Ah, the Americans and their big automobiles. It's not surprising that they love their cars so much, because without it they would be trapped in their homes and cities unable to do anything.
In the last week I've been driving, driving quite a bit, attempting to find out precisely where this love affair comes from.
First I drove to the local burger joint, which of course had a drive-thru so I didn't have to get out of my rather large and lazy captain's chair.
Then I drove to the bank. Yes, before you ask, there are drive-thru banks in America and that allowed me to get out some cash without getting out of my car.
Then off to a shop that served me in my car to save me getting out, before heading over to the gas station (petrol station to you and me) to get some fuel. Being based in New Jersey has its lazy benefits in that I don't actually have to get out of the car for this either. State law says the petrol must be served by an attendant, so aside from the buck tip or remembering to turn off you car at the pump, I can be as forgetful as ever.
When I do get to pay, it's incredibly cheap. While my American friends all complain about the price of gas, its trebled in as many years to around $2.57 a gallon (the UK pays around $6.50), you can see why a UK driver might get excited. A tank of fuel is never more than around £15 including the tip.
So I've got a tank full of gas, I'm wearing my sunglasses and there is an open road ahead of me. In terms of the open road, for the most part, that's always the case. The roads, until you get in the city, are ridiculously empty and you get to pootle along at a senior citizen 55 miles-an-hour pace in fear of the state trooper pulling you over.
The lack of traffic in the countryside is because the roads are just so damn big, like 16 lanes big.
All that road space means it's like driving on the M11 20 years ago, before people realised that Suffolk actually had something to offer.

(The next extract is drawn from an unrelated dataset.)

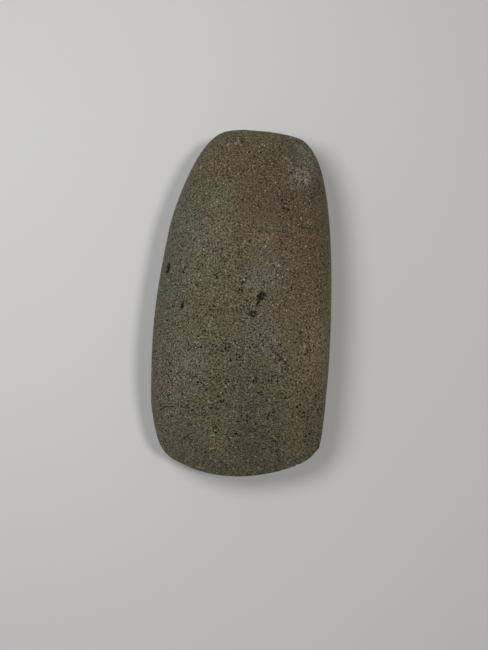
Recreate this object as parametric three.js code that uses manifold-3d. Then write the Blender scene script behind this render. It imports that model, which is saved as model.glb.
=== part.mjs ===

But having all that road comes at a price. They are shockingly managed with plenty of pot holes and kooky rules. In most states you can turn right (remember they drive on the right) on red. As long as there isn't traffic you are good to go. Pedestrians be damned. Of course this rule isn't the same in every state. New York, for example, you can't turn on red, but nobody tells you this until the cops flash the blues and twos.
Then there are the jug handles. In an attempt to keep traffic moving, anyone wanting to turn left on the freeway has to turn right some 200 yards before, then circle around in a big jug-handle-like move so they are then ready to cross the road at the junction, because you guessed it, they don't have roundabouts - well they do, but they are called a rotary.
As you can imagine, driving here is a very different experience to that of the UK. It's probably best described as a fat lazy experience with little buzz - virtually everything is automatic for example. You can see why the US loves the notion of Top Gear and its quirky cars, presenters and set pieces.
You can also see why America isn't sure how to tackle the changing business and ecological environment.
Talking to drivers from around the country it's not that people don't want the big gas-guzzling cars, it's just that they can't afford them. A big SUV has lots of parts, lots of metal and therefore costs lots of money.
If you're worried about your job, you aren't going to have $60,000 to spend on the latest Dodge or Ford truck that is the size of a bedsit in Earlsfield.
So you'll go for a smaller more European-type car, although not Peugeot, as they've never cracked America.
Americans are changing not through need, want or urge but sheer economics on manufacturing.
Until that day comes, which I believe is still a long way off, while I am here, I get to drive to the bank and grab the cash as if I was in yet another heist movie.
As for that love affair? It's obvious, this country is just too damn big to walk.